» Work to be completed:
Quote only the part that opens with the line containing "Keep writing the" and closes with the line containing "node tree of". Keep both of those lines.

[Stored records]
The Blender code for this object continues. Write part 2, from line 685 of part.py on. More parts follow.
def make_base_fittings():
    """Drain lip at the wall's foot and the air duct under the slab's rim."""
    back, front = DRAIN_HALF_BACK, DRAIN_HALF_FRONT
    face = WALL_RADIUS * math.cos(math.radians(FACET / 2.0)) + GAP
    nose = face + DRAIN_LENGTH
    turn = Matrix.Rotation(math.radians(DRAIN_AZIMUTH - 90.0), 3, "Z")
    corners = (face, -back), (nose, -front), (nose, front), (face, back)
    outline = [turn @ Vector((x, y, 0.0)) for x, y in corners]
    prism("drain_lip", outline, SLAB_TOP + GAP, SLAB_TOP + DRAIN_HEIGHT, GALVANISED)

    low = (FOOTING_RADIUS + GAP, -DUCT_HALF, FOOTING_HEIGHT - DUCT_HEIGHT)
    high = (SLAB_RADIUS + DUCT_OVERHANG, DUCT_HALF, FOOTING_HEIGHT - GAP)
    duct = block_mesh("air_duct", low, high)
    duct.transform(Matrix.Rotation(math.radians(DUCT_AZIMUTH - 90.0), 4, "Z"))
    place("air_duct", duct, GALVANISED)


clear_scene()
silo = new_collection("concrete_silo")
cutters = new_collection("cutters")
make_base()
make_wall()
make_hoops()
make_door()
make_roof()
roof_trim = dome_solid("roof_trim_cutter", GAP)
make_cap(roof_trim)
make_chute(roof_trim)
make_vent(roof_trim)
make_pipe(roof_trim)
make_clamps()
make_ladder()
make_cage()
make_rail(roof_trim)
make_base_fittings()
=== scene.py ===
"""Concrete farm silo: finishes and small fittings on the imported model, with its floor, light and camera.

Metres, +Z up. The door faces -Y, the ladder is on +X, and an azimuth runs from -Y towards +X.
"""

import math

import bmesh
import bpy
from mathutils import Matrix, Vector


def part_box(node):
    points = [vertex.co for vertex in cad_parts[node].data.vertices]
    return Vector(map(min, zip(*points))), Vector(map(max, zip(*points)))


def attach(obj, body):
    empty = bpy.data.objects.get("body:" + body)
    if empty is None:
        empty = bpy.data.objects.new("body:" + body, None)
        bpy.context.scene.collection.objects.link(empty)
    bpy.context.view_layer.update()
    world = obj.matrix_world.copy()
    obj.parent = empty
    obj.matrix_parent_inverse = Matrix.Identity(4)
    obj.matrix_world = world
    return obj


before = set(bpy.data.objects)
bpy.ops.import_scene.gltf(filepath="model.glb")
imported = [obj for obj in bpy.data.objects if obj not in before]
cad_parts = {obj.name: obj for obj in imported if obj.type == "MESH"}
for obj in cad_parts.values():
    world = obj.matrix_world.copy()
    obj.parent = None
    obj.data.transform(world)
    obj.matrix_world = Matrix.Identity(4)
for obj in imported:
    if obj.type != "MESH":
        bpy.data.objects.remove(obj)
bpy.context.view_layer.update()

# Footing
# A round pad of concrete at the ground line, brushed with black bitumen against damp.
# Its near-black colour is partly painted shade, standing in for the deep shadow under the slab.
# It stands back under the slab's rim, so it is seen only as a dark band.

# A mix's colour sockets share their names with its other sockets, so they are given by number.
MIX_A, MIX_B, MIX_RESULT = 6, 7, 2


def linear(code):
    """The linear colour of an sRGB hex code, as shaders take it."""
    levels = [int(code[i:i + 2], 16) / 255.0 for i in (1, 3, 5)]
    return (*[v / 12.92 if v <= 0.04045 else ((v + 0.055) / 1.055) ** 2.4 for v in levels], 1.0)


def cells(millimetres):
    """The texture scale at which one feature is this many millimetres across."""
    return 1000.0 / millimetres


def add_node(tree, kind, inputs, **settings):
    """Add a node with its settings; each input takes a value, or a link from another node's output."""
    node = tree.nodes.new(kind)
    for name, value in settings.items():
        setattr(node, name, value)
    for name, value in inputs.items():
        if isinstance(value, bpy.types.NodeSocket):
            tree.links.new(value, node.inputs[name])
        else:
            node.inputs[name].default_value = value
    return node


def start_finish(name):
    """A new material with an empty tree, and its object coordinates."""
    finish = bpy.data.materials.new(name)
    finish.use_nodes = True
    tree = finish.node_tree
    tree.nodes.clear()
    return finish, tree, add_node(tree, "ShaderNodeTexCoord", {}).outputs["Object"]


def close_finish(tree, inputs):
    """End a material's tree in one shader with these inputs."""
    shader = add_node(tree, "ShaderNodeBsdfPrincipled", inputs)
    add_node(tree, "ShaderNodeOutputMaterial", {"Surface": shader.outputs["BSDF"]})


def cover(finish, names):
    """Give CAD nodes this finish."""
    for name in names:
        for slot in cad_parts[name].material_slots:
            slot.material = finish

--

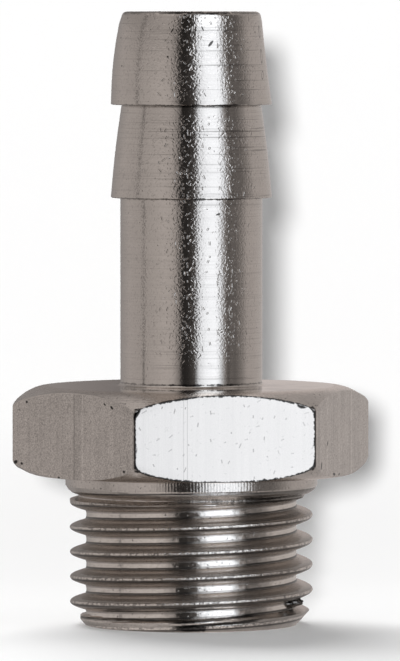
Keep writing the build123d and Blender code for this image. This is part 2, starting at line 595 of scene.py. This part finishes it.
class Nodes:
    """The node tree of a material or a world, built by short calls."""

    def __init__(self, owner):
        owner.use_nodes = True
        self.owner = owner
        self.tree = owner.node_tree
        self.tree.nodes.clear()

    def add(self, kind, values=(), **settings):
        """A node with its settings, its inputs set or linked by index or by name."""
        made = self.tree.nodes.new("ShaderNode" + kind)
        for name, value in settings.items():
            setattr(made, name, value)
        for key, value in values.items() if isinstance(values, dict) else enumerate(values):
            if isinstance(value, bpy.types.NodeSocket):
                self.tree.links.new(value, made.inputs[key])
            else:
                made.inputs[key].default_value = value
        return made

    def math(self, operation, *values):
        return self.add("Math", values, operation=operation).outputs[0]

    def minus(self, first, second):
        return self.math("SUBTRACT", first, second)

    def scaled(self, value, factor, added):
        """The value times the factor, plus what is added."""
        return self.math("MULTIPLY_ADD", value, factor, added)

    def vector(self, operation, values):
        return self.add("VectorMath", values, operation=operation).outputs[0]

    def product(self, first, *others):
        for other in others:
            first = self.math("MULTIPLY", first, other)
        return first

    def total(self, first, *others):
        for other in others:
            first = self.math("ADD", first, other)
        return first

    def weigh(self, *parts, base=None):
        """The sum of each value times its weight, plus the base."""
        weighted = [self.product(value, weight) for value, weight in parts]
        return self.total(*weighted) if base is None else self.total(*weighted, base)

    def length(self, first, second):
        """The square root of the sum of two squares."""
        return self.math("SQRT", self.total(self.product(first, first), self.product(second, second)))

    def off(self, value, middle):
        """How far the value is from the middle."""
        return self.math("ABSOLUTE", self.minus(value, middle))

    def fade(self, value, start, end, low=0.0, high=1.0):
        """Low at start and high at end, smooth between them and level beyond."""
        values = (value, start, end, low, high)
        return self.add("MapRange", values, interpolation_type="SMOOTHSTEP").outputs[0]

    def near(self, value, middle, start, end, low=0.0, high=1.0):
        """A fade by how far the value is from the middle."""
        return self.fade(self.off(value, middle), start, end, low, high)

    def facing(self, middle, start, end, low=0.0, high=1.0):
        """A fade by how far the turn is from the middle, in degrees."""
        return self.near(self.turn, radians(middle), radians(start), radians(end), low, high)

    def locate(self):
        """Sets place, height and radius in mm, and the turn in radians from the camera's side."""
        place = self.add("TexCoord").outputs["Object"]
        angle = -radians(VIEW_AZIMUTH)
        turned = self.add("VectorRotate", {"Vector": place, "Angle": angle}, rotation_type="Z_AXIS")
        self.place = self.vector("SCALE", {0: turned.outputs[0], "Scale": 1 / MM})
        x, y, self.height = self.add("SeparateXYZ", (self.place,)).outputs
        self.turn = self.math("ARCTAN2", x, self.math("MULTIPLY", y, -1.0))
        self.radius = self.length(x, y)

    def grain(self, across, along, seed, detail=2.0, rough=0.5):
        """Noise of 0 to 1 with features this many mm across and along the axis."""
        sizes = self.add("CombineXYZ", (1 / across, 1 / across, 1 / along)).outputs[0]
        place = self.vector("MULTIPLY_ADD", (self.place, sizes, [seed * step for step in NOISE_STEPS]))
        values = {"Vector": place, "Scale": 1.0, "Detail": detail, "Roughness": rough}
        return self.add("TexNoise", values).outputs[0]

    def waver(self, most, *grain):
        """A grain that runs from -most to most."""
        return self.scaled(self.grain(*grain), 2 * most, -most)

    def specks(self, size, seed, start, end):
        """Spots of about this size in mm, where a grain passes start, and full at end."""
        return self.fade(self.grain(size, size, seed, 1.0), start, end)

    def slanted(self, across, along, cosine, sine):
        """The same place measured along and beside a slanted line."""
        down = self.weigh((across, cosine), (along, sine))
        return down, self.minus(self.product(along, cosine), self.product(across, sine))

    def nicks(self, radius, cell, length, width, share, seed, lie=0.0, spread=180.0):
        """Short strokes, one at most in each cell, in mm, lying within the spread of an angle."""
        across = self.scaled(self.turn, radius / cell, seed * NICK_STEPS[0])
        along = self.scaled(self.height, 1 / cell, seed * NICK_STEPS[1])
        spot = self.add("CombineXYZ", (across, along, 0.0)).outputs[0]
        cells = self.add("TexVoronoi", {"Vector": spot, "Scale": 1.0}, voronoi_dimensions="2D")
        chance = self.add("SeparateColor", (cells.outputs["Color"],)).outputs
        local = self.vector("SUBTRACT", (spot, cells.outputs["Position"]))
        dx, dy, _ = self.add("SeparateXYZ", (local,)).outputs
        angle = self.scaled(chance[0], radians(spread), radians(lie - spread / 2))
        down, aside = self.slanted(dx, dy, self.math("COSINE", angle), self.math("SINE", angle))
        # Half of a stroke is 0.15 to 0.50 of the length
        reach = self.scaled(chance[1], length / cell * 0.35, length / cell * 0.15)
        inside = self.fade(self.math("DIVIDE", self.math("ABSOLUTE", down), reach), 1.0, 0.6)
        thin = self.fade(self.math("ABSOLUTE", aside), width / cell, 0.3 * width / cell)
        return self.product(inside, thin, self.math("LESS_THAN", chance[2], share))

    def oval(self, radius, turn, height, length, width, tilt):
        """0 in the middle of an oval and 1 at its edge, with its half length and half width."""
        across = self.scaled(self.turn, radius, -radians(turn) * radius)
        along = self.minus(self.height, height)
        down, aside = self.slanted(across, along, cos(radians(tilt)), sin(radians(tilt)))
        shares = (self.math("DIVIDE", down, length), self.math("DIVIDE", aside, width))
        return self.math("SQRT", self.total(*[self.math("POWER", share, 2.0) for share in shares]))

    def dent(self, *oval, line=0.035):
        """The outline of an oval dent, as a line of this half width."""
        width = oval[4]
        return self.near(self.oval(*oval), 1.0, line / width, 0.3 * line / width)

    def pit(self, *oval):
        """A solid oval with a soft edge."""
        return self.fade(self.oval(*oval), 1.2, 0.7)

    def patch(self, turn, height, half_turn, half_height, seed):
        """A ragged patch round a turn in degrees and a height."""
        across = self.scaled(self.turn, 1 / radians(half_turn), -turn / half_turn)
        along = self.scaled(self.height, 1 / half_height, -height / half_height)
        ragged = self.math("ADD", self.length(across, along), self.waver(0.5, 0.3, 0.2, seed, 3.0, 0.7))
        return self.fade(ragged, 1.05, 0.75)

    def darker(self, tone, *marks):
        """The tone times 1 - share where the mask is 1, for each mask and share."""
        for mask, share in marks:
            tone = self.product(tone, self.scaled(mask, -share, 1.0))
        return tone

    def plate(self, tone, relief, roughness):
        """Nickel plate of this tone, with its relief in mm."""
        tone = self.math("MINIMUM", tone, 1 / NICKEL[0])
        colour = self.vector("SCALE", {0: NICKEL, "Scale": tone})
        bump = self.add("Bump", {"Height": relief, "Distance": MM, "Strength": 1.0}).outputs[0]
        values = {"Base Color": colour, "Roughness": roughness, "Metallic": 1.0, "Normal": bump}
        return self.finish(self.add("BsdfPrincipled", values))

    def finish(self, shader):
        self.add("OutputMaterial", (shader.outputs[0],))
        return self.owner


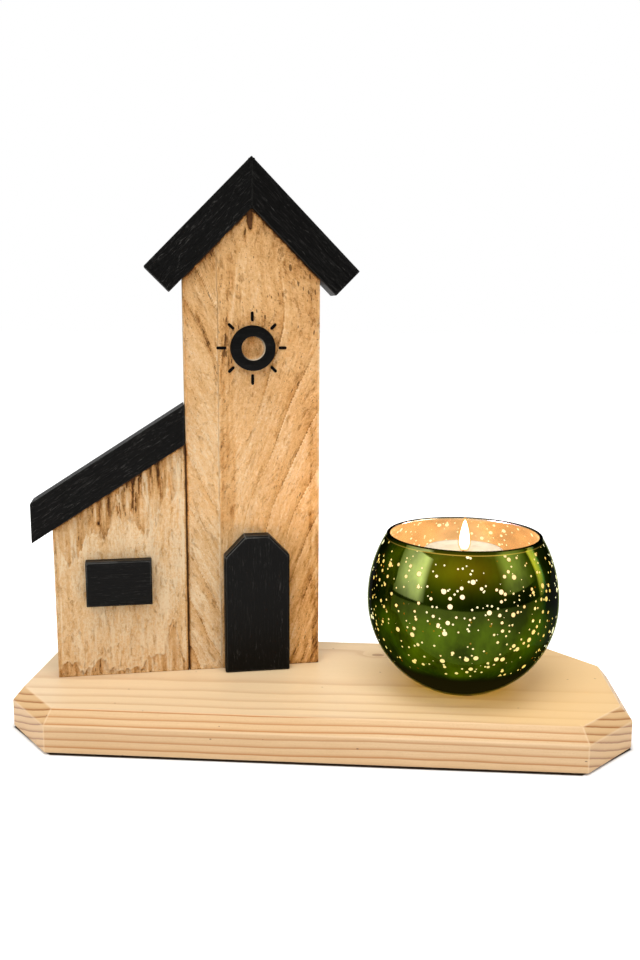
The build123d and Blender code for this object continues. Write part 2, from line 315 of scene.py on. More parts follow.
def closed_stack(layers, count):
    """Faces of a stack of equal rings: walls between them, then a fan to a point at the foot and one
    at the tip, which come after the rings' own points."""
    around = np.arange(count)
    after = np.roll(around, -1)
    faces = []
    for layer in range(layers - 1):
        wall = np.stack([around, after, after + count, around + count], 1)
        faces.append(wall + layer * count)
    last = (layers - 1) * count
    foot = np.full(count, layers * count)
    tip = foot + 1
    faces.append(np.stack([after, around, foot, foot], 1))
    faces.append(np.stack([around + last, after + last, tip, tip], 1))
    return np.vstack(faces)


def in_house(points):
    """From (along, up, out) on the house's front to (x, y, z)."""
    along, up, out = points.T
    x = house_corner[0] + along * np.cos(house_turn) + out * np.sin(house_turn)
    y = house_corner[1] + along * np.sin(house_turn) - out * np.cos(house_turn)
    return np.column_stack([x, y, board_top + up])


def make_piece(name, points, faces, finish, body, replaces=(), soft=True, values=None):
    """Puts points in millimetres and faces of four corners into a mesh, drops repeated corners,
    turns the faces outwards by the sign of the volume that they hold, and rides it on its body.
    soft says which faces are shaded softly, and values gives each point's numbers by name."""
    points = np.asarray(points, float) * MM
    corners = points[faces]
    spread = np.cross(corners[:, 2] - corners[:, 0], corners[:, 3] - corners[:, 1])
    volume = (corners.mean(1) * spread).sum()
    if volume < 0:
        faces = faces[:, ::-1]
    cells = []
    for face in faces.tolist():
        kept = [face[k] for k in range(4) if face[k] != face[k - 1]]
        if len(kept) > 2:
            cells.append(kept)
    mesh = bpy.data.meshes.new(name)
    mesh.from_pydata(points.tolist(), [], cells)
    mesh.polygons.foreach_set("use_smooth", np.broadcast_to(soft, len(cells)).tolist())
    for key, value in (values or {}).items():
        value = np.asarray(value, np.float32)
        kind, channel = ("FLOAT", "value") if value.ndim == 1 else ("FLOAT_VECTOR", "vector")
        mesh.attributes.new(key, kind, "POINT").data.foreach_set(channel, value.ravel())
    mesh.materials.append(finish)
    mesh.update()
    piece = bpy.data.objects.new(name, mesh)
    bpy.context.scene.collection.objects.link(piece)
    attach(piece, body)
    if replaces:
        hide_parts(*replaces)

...

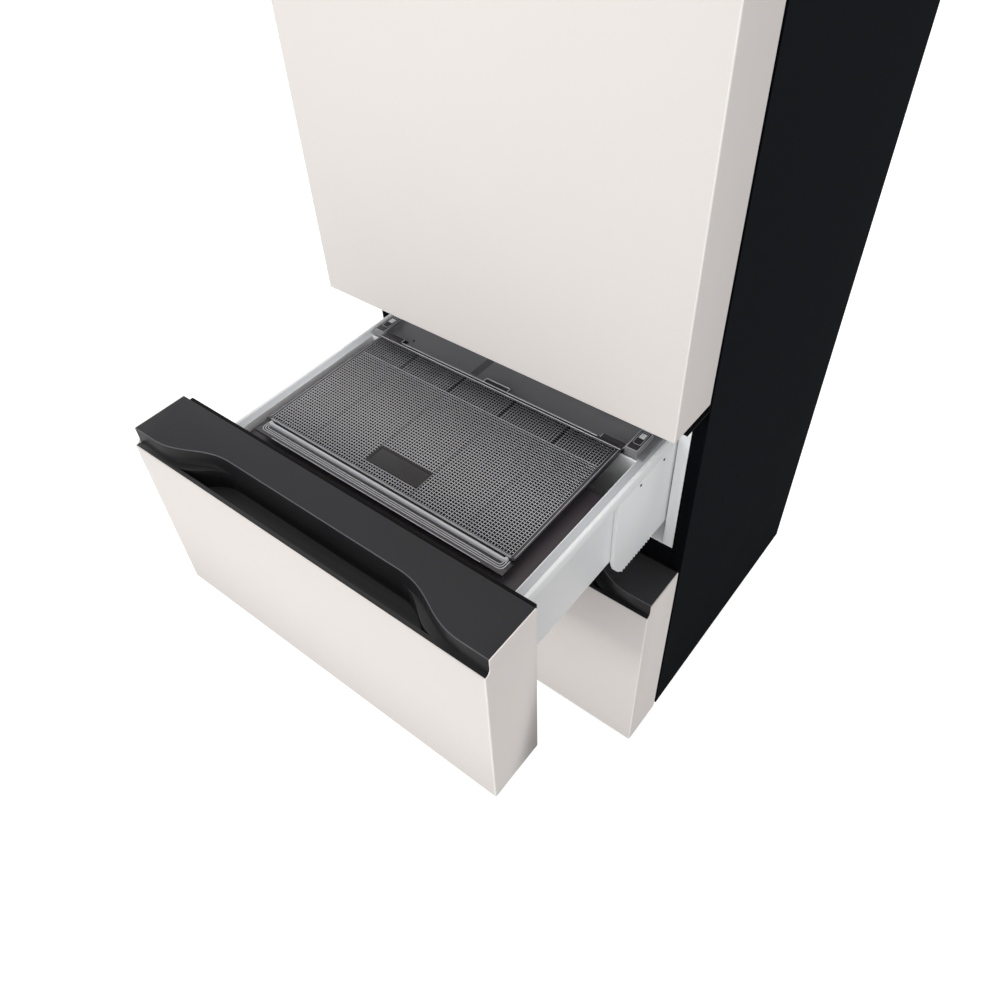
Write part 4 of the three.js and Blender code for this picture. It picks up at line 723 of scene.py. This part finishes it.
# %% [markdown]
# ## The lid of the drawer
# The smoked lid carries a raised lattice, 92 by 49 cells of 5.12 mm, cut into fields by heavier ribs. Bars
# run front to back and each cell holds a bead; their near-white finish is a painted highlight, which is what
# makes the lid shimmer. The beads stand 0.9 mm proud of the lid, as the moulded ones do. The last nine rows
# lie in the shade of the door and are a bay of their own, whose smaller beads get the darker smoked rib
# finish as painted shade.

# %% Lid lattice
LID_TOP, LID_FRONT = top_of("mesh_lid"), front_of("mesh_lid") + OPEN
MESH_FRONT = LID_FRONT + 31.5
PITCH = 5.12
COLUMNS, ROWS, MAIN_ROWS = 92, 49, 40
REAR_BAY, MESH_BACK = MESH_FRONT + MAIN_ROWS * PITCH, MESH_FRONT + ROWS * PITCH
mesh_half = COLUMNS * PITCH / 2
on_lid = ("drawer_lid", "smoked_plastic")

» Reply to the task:
Keep writing the build123d and Blender code for this image. This is part 2, starting at line 595 of scene.py. This part finishes it.
class Nodes:
    """The node tree of a material or a world, built by short calls."""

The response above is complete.